Militant activity is rampant in parts of northwest Pakistan, though mainly in tribal regions where U.S. officials say insurgents have found safe havens from which to plan attacks on American and NATO forces across the border in Afghanistan.

Peshawar, home to bin Laden in the 1980s, has not been immune, and concerns about militant activity in and around the crowded, dusty city prompted the government to stage a paramilitary offensive in neighboring Khyber tribal region earlier this year.

It is the army offensive in nearby Bajur, however, that has most angered militants, with helicopter gunships pounding their suspected hide-outs in the rugged, mountainous terrain along the Afghan border.

The U.S. has pledged $750 million toward a five-year drive to develop impoverished areas along the frontier — moves it hopes will reduce extremism.

Talat Masood, a political and military analyst, said American and other diplomats seen as allies in the war on terrorism could increasingly be the targets of militant attacks, especially in the next few weeks.

"I think they have to be very careful" he said, especially as the army intensifies its campaign in tribal regions. "They should take a low profile, their movements should be restricted during this period."

Masood did not think Western allies should scale back their presence, however, saying that would only embolden al-Qaida- and Taliban-linked militants and demoralize Pakistanis.

String of bombings
There have been a string of suicide bombings since Musharraf — a stalwart ally in the U.S. war on terrorism — resigned as president after nearly nine divisive years in power rather than face the humiliation of impeachment.

The Pakistani Taliban claimed to be behind a twin suicide bombing at a weapons manufacturing complex near the federal capital, Islamabad, that killed 67 people — one of the largest terrorist attacks ever in the country.

Pakistan, where anti-American sentiment runs deep, is considered a hardship posting for U.S. diplomats, with many coming for one-year stints without family.

However, while there are occasional attacks on Western targets, directly targeting U.S. officials is still relatively unusual.

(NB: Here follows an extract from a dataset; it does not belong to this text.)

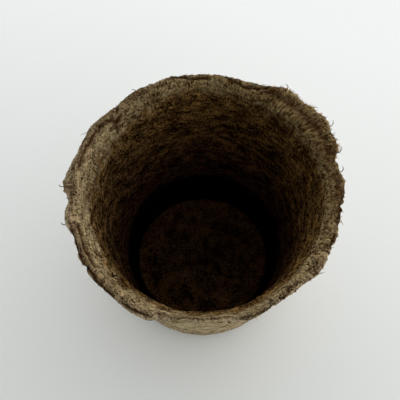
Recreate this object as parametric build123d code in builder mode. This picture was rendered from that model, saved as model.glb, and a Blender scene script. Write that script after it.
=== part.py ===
"""A round peat pot: one moulded felt of peat and wood fibre, flared at the mouth, with loose fibres in its lip.

The axis of the pot is Z, the foot stands on Z = 0, and X and Y cross on the axis. Lengths are millimetres.
Azimuths are degrees that turn from +X towards +Y, and a station is one of the equal steps of azimuth.
"""

import os
from math import cos, radians, sin

from build123d import *

# Overall sizes of the felt body. The mouth sets them: the wall stands in under the lip and tapers to the base
pot_height = 65.0
lip_reach = 40.5
lip_overhang = 4.1
wall_taper = 5.0
wall_thickness = 2.9
overrun = 1.0

# The pot was squeezed out of round before it dried, so its wall bulges on one side, more towards the mouth
wall_bulge = 2.2
bulge_azimuth = 270.0
bulge_falloff = 3

# The base is pushed up, so that the pot stands on a ring, and its top is a raised disc inside a gutter
heel_height = 1.7
heel_run = 1.8
heel_level_shares = ((0.00, 1.00), (0.24, 0.39), (1.00, 0.00))
foot_ring_width = 6.0
punt_depth = 2.0
punt_slope_run = 1.0
disc_thickness = 2.8
gutter_width = 2.8
gutter_depth = 1.3
gutter_run = 0.8
gutter_chamfer = 0.4
disc_edge_chamfer = 0.5

# Inside, the former had a narrower cup at its end, which leaves a shoulder, and rings that leave ripples
shoulder_height = 18.6
shoulder_rise = 1.8
shoulder_depth = 1.0
cup_foot_share = 0.25
ripple_depth = 0.5
ripple_height_shares = (0.40, 0.55, 0.70, 0.85)

# The lip flares out of the wall over this height, and its felt ends in a blunt nose
lip_height = 9.5
nose_rounding = 0.7
nose_drop = 1.0

# The mouth's inside flares up to a crease, and the pale face of the lip rises from the crease to the crest
mouth_root_drop = 2.6
mouth_flare = 3.5
crease_drop = 0.9
crest_run = 1.4
crest_edge_share = 0.45

# Levels of the wall between its heel and the lip's root, as shares of the root's height
wall_level_shares = (0.22, 0.41, 0.60, 0.80)

# Levels between the root and the nose of the lip, and between the root and the crease of the mouth: share of
# the lip's height, share of the flare, and how much of the raggedness the felt takes there
lip_level_shares = ((0.00, 0.00, 0.10), (0.40, 0.26, 0.30), (0.64, 0.57, 0.62), (0.80, 0.86, 0.90))
mouth_level_shares = ((0.21, 0.20, 0.12), (0.50, 0.51, 0.45), (0.78, 0.83, 0.85))

# Reach of the ragged edge at each station, as shares of its mean reach
lip_reach_shares = (
    1.020, 1.007, 1.072, 1.101, 1.091, 1.109, 1.062, 1.027, 1.030,
    1.032, 1.032, 1.020, 1.017, 0.995, 0.983, 0.990, 0.975, 0.978,
    1.007, 0.970, 0.990, 0.985, 1.002, 1.015, 1.030, 1.040, 1.007,
    0.998, 1.015, 1.017, 1.005, 1.000, 1.015, 1.005, 1.000, 1.000,
)
stations = len(lip_reach_shares)

# Reach of the crease at each station, as shares of its mean reach
crease_reach_shares = (
    0.986, 0.982, 0.965, 0.958, 0.957, 0.959, 0.967, 0.978, 0.989,
    0.997, 0.993, 0.992, 0.992, 1.000, 1.008, 1.014, 1.004, 0.995,
    0.986, 0.976, 1.001, 1.016, 1.038, 1.049, 1.053, 1.054, 1.057,
    1.057, 1.057, 1.049, 1.030, 1.016, 1.003, 0.992, 0.981, 0.981,
)

# Hollows where the top of the lip sags: where each one is centred, and its share of the full depth
sag_depth = 1.1
sag_cutter_radius = 32.0
sag_azimuths = (10, 66, 127, 186, 226, 288, 334)
sag_depth_shares = (0.80, 1.00, 0.55, 0.90, 0.50, 1.00, 0.60)

# Curled rootlets: peat rootlets that stand out of the nose of the lip
rootlet_diameter = 0.40
rootlet_sides = 6
rootlet_bury = 1.9
rootlet_azimuths = (27, 15, 6, 38, 52, 181, 122, 199)
rootlet_stems = (0.7, 0.6, 0.5, 0.8, 0.9, 0.6, 0.8, 0.5)
rootlet_curl_radii = (2.2, 1.4, 1.0, 1.2, 1.0, 1.1, 1.2, 1.0)
rootlet_turn_angles = (75, 110, 130, -75, 130, -95, 80, -100)
rootlet_tilt_angles = (15, 25, 30, 10, 20, 25, -10, 15)

# Straight splinters: flat wood fibres that lie along the edge of the lip and stand off it
splinter_width = 0.42
splinter_thickness = 0.24
splinter_bury = 1.6
splinter_lengths = (7.0, 5.0, 5.5)
splinter_azimuths = (311, 347, 149)
splinter_lean_angles = (68.0, -66.0, 66.0)
splinter_rise_angles = (3.0, 5.0, 6.0)


def share_at(azimuth):
    """Reach share of the ragged edge at any azimuth, in a straight line between whole stations."""
    station = azimuth * stations / 360
    low = int(station)
    part = station - low
    here = lip_reach_shares[low % stations]
    following = lip_reach_shares[(low + 1) % stations]
    return here + part * (following - here)


def bulge_at(azimuth, height):
    """How far the wall bulges at an azimuth and a height."""
    facing = max(cos(radians(azimuth - bulge_azimuth)), 0)
    return wall_bulge * facing**bulge_falloff * min(height / lip_root, 1)


def ragged_ring(height, radius, edge_part=0, crease_part=0):
    """Points of a closed outline round the axis, which takes those parts of the edge's and the crease's course.

    Whatever part follows neither of them follows the bulge of the wall.
    """
    points = []
    for station, (edge_share, crease_share) in enumerate(zip(lip_reach_shares, crease_reach_shares)):
        azimuth = 360 * station / stations
        reach = radius * (1 + edge_part * (edge_share - 1) + crease_part * (crease_share - 1))
        reach += max(1 - edge_part - crease_part, 0) * bulge_at(azimuth, height)
        points.append((reach * cos(radians(azimuth)), reach * sin(radians(azimuth))))
    return points


def ruled_body(levels):
    """Solid through the outlines of all levels, straight between one and the next."""
    with BuildPart() as body:
        for height, *course in levels:
            with BuildSketch(Plane.XY.offset(height)):
                with BuildLine():
                    Spline(ragged_ring(height, *course), periodic=True)
                make_face()
        loft(ruled=True)
    return body.part


def wall_outside(height):
    """Radius of the tapered outside of the wall at a height, without its bulge."""
    return base_radius + wall_taper * height / lip_root


def wall_inside(height):
    """Radius of the inside of the wall at a height, without its bulge and ripples."""
    return wall_outside(height) - wall_thickness


def frame_at(azimuth, radius, height):
    """Plane at a point of the lip, with X outwards, Y along the lip and Z up."""
    outward = (cos(radians(azimuth)), sin(radians(azimuth)), 0)
    return Plane(origin=(radius * outward[0], radius * outward[1], height), x_dir=outward, z_dir=(0, 0, 1))


lip_root = pot_height - lip_height
base_radius = lip_reach - lip_overhang - wall_taper
punt_radius = base_radius - foot_ring_width
disc_top = punt_depth + disc_thickness
gutter_floor = disc_top - gutter_depth
cup_foot_radius = wall_inside(gutter_floor) - shoulder_depth * cup_foot_share
disc_radius = cup_foot_radius - gutter_width
nose_height = pot_height - nose_drop
fibre_height = nose_height - rootlet_diameter

# Levels of the outside, from the foot up: height, mean radius and part of the edge's course
outside_levels = [
    (heel_height * rise_share, wall_outside(heel_height * rise_share) - heel_run * run_share)
    for rise_share, run_share in heel_level_shares
]
for share in wall_level_shares:
    outside_levels.append((lip_root * share, wall_outside(lip_root * share)))
for rise_share, flare_share, edge_part in lip_level_shares:
    outside_levels.append(
        (lip_root + lip_height * rise_share, wall_outside(lip_root) + lip_overhang * flare_share, edge_part)
    )
outside_levels.append((nose_height, lip_reach, 1))
outside_levels.append((pot_height, lip_reach - nose_rounding, 1))

# Levels of the hollow, from the gutter up: height, mean radius, parts of the edge's and of the crease's course
hollow_levels = [
    (gutter_floor, cup_foot_radius - gutter_chamfer),
    (gutter_floor + gutter_chamfer, cup_foot_radius),
    (shoulder_height, wall_inside(shoulder_height) - shoulder_depth),
    (shoulder_height + shoulder_rise, wall_inside(shoulder_height + shoulder_rise)),
]
for ring, share in enumerate(ripple_height_shares):
    height = share * (lip_root + overrun)
    hollow_levels.append((height, wall_inside(height) + ripple_depth / 2 * (-1) ** ring))
mouth_root = lip_root - mouth_root_drop
hollow_levels.append((mouth_root, wall_inside(mouth_root)))
for rise_share, flare_share, crease_part in mouth_level_shares:
    hollow_levels.append(
        (lip_root + lip_height * rise_share, wall_inside(lip_root) + mouth_flare * flare_share, 0, crease_part)
    )
crease_radius = wall_inside(lip_root) + mouth_flare
hollow_levels.append((pot_height - crease_drop, crease_radius, 0, 1))
past_crest = (crease_drop + overrun) / crease_drop
hollow_levels.append(
    (
        pot_height + overrun,
        crease_radius + crest_run * past_crest,
        crest_edge_share * past_crest,
        1 - crest_edge_share * past_crest,
    )
)

# Curled rootlets, each a straight stem with its root buried in the nose of the lip, and then a curl
rootlet_sockets = []
with BuildPart() as curled_rootlets:
    for azimuth, stem, curl_radius, turn, tilt in zip(
        rootlet_azimuths, rootlet_stems, rootlet_curl_radii, rootlet_turn_angles, rootlet_tilt_angles
    ):
        root_radius = lip_reach * share_at(azimuth) - rootlet_bury
        bed = frame_at(azimuth, root_radius, fibre_height).rotated((tilt, 0, 0))
        with BuildLine(bed) as rootlet_path:
            stem_line = Line((0, 0), (rootlet_bury + stem, 0))
            JernArc(stem_line @ 1, stem_line % 1, curl_radius, turn)
        with BuildSketch(Plane(origin=rootlet_path.line @ 0, z_dir=rootlet_path.line % 0)) as rootlet_section:
            RegularPolygon(rootlet_diameter / 2, rootlet_sides)
        sweep(path=rootlet_path.line)
        rootlet_sockets.append(extrude(rootlet_section.sketch, amount=rootlet_bury + stem, mode=Mode.PRIVATE))
curled_rootlets.part.label = "curled_rootlets"

# Straight splinters, which leave the lip at a slant along its edge
with BuildPart() as straight_splinters:
    for azimuth, length, lean, rise in zip(
        splinter_azimuths, splinter_lengths, splinter_lean_angles, splinter_rise_angles
    ):
        root_radius = lip_reach * share_at(azimuth) - nose_rounding - splinter_bury * cos(radians(lean))
        bed = frame_at(azimuth, root_radius, fibre_height)
        outward = bed.x_dir * cos(radians(lean)) + bed.y_dir * sin(radians(lean))
        direction = outward * cos(radians(rise)) + bed.z_dir * sin(radians(rise))
        with BuildSketch(Plane(origin=bed.origin, z_dir=direction)):
            Rectangle(splinter_width, splinter_thickness)
        extrude(amount=length)
straight_splinters.part.label = "straight_splinters"

# The felt body
with BuildPart() as pot_shell:
    add(ruled_body(outside_levels))

    # The middle of the base is pushed up
    with BuildSketch(Plane.XZ):
        with BuildLine():
            Polyline(
                (0, -overrun),
                (punt_radius + punt_slope_run * overrun / punt_depth, -overrun),
                (punt_radius - punt_slope_run, punt_depth),
                (0, punt_depth),
                close=True,
            )
        make_face()
    revolve(axis=Axis.Z, mode=Mode.SUBTRACT)

    # The former leaves the hollow, all but the disc
    with BuildPart(mode=Mode.SUBTRACT):
        add(ruled_body(hollow_levels))
        with BuildSketch(Plane.XZ) as disc_section:
            with BuildLine():
                Polyline(
                    (0, gutter_floor - overrun),
                    (disc_radius + gutter_run, gutter_floor - overrun),
                    (disc_radius + gutter_run, gutter_floor),
                    (disc_radius, disc_top),
                    (0, disc_top),
                    close=True,
                )
            make_face()
            disc_edge = disc_section.vertices().sort_by_distance((disc_radius, disc_top))[0]
            chamfer(disc_edge, disc_edge_chamfer)
        revolve(axis=Axis.Z, mode=Mode.SUBTRACT)

    # The top of the lip sags here and there
    for azimuth, share in zip(sag_azimuths, sag_depth_shares):
        bed = frame_at(azimuth, 0, pot_height + sag_cutter_radius - sag_depth * share)
        with Locations(Plane(origin=bed.origin, z_dir=bed.x_dir)):
            Cylinder(
                sag_cutter_radius,
                lip_reach * 2,
                align=(Align.CENTER, Align.CENTER, Align.MIN),
                mode=Mode.SUBTRACT,
            )

    # Sockets in the felt that hold the fibres
    add([*rootlet_sockets, straight_splinters.part], mode=Mode.SUBTRACT)
pot_shell.part.label = "pot_shell"

os.makedirs("parts", exist_ok=True)
for piece in (pot_shell, curled_rootlets, straight_splinters):
    export_step(piece.part, f"parts/{piece.part.label}.step")
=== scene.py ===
import random
from math import atan2, ceil, cos, exp, hypot, inf, pi, radians, sin

import bmesh
import bpy
from mathutils import Matrix, Quaternion, Vector, noise
from mathutils.bvhtree import BVHTree


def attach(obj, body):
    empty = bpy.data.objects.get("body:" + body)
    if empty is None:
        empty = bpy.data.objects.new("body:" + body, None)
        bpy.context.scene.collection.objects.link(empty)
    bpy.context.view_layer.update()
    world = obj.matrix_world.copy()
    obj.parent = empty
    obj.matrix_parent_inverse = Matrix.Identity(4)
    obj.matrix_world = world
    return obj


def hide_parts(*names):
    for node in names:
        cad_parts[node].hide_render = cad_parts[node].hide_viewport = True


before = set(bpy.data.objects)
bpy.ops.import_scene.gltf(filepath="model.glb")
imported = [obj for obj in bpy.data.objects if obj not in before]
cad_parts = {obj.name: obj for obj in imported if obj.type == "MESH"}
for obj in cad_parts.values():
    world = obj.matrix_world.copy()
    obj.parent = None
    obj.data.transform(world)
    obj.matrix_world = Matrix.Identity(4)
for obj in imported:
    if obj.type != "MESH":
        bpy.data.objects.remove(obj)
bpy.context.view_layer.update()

# Moulded felt
# The pot itself: peat and wood fibre, sucked onto a perforated former, pressed and dried. Wall, base and
# lip are one felt, about 2.5 mm thick. The lip is a torn edge that was never trimmed, so it wanders, sags
# and frays.
mm = 0.001
spin_steps = 60
cuts_between = 8
columns = spin_steps * (cuts_between + 1)
nominal_edge = 40.5
nominal_crease = 36.9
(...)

Top diplomats in particular tend to have high security and are often restricted in what places they are allowed to visit.

In 2006, a suicide attacker blew himself up outside the Karachi consulate, killing a U.S. diplomat, and in 2002 five people, including two Americans, died when a militant hurled grenades into a Protestant church in Islamabad.

This year, a bombing at a restaurant frequented by Westerners in the capital killed a Turkish aid worker and wounded at least 12 others, including four FBI personnel. A suicide bombing outside the Danish embassy killed at least six people.

Meanwhile Tuesday, in Pakistan's southwest Baluchistan province, a bomb rigged to a motorcycle parked near the stage of a political rally in the town of Jaaferabad wounded at least 20 people, some critically, police official Nazir Ahmad said.

The attacks come as the country's ruling coalition has crumbled, causing stocks to tumble to two-year low Tuesday.

Just last week, the two main parties united to drive Musharraf from the presidency, but their partnership collapsed Monday over disputes about his successor and how to restore judges he had ousted.

Zardari's Pakistan People's Party is expected to cobble together a new coalition now that its key junior partner has quit, avoiding the need for another general election.

Bhutto's widower was among 30 people who submitted nominations Tuesday for the Sept. 6 election by lawmakers, Election Commission Secretary Kanwar Dilshad said. He is considered the top contender.

Sharif's party has nominated retired judge Saeeduz Zaman Siddiqui.